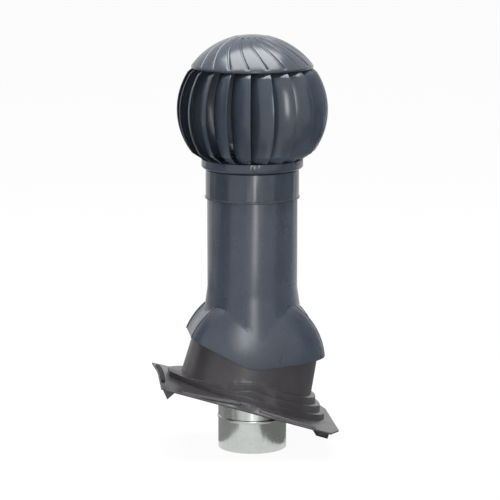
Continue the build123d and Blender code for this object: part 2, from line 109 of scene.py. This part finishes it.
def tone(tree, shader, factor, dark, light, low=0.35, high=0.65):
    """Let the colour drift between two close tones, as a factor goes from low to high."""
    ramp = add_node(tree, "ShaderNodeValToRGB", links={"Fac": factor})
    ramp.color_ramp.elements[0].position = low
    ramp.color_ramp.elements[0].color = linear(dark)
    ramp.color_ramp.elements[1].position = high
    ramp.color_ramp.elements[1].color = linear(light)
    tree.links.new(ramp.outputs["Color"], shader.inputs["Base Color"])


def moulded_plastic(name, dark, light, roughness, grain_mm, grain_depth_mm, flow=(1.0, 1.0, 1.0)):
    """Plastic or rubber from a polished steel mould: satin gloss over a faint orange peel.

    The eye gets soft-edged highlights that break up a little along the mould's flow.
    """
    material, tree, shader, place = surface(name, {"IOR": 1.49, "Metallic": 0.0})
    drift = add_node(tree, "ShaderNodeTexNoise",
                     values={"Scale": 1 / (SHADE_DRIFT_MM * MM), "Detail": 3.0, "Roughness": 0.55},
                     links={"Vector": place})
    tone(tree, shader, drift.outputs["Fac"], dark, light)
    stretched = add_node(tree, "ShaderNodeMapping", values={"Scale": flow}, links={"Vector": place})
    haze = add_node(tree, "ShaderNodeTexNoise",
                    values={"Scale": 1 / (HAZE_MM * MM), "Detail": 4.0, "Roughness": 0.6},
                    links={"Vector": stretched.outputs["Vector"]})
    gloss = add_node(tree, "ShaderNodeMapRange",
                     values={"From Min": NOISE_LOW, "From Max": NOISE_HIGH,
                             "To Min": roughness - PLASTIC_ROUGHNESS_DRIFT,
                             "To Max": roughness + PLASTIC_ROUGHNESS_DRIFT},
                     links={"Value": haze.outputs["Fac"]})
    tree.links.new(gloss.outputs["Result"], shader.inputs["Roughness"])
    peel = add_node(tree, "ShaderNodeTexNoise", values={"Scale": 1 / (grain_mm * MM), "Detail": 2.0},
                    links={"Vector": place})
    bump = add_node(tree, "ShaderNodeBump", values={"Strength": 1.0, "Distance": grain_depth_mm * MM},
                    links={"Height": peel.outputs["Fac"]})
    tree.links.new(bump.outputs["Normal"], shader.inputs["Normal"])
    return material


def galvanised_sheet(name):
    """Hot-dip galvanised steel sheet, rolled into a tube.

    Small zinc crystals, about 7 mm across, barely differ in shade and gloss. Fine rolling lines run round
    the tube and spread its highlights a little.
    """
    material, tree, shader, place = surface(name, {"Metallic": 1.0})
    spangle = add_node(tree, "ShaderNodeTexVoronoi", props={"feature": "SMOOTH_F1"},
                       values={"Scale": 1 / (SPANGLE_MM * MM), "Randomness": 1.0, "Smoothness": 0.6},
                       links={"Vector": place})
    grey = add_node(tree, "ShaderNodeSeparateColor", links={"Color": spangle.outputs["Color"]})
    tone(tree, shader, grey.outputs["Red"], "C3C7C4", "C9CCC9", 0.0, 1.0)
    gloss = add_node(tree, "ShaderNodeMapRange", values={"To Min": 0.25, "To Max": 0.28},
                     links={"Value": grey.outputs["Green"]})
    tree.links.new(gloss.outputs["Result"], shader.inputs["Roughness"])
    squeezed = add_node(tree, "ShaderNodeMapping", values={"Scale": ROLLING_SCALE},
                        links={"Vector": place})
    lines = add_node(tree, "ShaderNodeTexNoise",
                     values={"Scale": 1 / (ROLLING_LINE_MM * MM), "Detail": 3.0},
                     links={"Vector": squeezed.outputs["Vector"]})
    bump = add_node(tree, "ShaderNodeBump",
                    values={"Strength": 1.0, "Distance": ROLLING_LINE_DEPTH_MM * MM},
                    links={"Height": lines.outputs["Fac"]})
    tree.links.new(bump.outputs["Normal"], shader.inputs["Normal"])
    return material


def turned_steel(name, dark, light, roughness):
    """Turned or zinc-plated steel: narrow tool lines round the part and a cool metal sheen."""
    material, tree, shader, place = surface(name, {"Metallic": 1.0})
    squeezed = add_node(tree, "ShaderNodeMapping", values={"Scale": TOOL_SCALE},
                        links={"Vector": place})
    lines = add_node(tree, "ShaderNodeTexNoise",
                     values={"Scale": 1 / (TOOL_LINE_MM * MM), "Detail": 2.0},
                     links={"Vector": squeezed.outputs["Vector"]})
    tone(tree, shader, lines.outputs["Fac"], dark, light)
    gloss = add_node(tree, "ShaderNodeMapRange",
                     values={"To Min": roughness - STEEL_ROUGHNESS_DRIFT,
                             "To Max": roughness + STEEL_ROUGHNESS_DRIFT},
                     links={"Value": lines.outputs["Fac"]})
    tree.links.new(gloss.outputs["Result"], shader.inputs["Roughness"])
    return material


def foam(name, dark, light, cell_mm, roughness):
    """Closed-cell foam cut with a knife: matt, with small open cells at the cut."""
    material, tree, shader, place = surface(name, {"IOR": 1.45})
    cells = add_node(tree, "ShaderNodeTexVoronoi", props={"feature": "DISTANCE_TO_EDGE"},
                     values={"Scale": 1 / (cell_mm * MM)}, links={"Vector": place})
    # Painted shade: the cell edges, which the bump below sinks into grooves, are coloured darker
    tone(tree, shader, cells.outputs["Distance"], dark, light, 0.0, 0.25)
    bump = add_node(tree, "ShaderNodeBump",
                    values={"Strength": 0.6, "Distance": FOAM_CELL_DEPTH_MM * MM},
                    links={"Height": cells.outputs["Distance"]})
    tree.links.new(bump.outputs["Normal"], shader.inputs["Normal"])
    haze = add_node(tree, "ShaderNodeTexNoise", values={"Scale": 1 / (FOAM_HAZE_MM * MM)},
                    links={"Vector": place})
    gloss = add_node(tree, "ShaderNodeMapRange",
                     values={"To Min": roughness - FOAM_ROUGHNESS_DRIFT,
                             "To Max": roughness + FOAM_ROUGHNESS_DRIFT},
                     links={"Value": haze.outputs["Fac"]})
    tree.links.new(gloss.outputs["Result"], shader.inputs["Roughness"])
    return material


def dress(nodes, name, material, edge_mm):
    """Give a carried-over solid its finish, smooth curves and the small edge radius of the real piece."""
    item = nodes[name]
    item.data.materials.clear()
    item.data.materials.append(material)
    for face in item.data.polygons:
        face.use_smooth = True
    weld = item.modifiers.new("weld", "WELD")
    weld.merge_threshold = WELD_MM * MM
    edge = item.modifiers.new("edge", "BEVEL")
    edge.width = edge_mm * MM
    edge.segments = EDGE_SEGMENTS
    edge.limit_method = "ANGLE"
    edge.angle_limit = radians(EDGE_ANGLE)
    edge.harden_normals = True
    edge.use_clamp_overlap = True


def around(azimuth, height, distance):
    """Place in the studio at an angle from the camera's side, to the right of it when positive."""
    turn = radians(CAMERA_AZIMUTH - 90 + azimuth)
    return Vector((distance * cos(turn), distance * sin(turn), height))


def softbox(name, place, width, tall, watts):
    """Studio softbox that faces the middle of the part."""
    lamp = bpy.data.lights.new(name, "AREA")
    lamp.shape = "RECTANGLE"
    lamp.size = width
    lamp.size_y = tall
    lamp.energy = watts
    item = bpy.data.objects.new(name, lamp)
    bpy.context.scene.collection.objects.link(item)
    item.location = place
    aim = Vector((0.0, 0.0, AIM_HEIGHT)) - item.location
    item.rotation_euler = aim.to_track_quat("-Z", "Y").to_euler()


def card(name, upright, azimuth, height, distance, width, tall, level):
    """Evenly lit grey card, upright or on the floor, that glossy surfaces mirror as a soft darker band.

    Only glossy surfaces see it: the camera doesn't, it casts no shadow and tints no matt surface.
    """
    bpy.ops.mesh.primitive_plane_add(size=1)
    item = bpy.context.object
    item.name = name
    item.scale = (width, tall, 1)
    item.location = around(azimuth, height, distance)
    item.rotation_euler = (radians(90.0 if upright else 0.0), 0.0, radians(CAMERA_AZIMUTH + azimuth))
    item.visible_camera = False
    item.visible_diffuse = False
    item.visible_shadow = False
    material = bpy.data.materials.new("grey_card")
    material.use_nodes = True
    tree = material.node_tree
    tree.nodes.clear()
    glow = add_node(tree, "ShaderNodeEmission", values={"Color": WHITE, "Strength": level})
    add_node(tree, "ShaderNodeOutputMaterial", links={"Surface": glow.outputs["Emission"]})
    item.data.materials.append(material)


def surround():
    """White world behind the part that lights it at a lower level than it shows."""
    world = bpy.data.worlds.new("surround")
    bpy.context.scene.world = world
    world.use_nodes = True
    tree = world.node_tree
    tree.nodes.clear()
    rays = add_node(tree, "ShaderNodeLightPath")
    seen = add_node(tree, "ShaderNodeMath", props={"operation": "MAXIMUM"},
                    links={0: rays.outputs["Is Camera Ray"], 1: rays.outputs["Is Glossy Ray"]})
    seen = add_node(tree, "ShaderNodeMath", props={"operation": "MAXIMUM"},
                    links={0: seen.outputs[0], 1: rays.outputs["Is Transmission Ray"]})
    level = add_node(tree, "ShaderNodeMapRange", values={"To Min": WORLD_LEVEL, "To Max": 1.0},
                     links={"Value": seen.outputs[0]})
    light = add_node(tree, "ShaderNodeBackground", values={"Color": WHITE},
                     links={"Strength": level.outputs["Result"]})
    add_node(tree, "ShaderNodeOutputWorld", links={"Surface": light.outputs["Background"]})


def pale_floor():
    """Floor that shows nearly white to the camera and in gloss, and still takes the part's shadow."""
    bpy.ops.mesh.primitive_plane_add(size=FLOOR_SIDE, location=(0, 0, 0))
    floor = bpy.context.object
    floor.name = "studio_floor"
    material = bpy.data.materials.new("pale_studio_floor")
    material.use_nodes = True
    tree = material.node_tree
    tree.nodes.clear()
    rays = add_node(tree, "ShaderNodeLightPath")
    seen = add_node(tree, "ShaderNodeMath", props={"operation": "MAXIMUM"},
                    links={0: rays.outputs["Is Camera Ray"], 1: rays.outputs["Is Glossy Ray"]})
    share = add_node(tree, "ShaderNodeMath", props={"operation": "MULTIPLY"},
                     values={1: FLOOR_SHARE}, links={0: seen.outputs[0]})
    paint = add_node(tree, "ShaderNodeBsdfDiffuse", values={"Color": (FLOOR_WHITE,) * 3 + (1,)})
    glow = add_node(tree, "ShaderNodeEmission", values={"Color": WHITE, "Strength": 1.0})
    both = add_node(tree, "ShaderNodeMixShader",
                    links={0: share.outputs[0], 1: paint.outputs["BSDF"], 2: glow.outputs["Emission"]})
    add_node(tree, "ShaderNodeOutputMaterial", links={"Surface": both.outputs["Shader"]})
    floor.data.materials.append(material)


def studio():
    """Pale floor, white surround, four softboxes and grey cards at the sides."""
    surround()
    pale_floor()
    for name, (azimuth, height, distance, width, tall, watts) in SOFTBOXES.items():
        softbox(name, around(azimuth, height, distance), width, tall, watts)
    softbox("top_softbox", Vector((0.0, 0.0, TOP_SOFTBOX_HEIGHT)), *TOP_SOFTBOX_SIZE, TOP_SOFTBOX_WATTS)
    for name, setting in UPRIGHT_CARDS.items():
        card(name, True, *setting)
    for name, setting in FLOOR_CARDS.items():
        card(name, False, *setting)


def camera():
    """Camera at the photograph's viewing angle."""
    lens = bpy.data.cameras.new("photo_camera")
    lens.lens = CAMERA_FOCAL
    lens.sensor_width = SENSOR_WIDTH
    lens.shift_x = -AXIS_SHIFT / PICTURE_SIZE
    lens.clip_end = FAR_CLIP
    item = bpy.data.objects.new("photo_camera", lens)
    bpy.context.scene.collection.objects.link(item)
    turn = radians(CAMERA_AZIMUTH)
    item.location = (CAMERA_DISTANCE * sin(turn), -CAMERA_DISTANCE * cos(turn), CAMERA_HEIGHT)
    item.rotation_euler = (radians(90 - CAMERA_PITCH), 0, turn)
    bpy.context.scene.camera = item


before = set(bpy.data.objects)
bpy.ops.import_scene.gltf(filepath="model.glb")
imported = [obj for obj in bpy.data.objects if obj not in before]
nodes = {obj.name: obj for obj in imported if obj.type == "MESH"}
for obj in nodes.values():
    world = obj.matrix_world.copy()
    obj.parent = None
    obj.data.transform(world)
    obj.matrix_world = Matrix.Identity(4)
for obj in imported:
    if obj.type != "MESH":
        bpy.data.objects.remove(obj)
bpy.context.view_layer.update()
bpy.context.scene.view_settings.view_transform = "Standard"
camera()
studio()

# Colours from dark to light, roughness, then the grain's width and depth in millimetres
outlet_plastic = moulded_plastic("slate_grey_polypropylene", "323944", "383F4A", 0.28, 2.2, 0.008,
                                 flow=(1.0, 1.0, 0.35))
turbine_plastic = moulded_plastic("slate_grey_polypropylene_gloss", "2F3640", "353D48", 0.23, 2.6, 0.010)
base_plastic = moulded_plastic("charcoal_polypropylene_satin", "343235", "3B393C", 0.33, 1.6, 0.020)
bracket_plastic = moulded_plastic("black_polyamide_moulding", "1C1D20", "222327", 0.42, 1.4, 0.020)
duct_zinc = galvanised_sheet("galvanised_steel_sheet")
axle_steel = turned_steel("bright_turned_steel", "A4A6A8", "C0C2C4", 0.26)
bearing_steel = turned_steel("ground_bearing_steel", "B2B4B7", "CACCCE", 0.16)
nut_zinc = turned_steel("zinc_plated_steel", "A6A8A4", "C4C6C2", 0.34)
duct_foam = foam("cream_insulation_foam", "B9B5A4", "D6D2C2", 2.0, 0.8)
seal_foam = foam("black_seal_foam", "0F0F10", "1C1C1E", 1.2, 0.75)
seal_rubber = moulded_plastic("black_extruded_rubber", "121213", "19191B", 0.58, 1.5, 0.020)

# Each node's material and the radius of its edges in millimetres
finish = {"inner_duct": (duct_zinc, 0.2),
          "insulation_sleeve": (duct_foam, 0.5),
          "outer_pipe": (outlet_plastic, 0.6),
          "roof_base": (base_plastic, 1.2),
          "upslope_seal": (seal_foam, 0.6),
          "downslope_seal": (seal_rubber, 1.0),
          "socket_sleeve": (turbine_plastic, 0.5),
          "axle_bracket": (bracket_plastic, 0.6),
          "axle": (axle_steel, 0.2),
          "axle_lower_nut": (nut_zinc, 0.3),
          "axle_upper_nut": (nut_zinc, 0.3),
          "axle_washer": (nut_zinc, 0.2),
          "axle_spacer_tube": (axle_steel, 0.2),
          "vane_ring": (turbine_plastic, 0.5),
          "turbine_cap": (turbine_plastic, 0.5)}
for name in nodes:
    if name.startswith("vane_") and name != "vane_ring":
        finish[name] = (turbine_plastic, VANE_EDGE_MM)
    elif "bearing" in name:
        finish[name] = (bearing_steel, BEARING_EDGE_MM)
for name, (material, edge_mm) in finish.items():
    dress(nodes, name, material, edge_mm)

....

Reproduce the lines exactly, from the line that contains "world = obj.matrix_world.copy()" through the line that contains "bpy.data.objects.remove(obj)", and nothing more.

    world = obj.matrix_world.copy()
    obj.parent = None
    obj.data.transform(world)
    obj.matrix_world = Matrix.Identity(4)
for obj in imported:
    if obj.type != "MESH":
        bpy.data.objects.remove(obj)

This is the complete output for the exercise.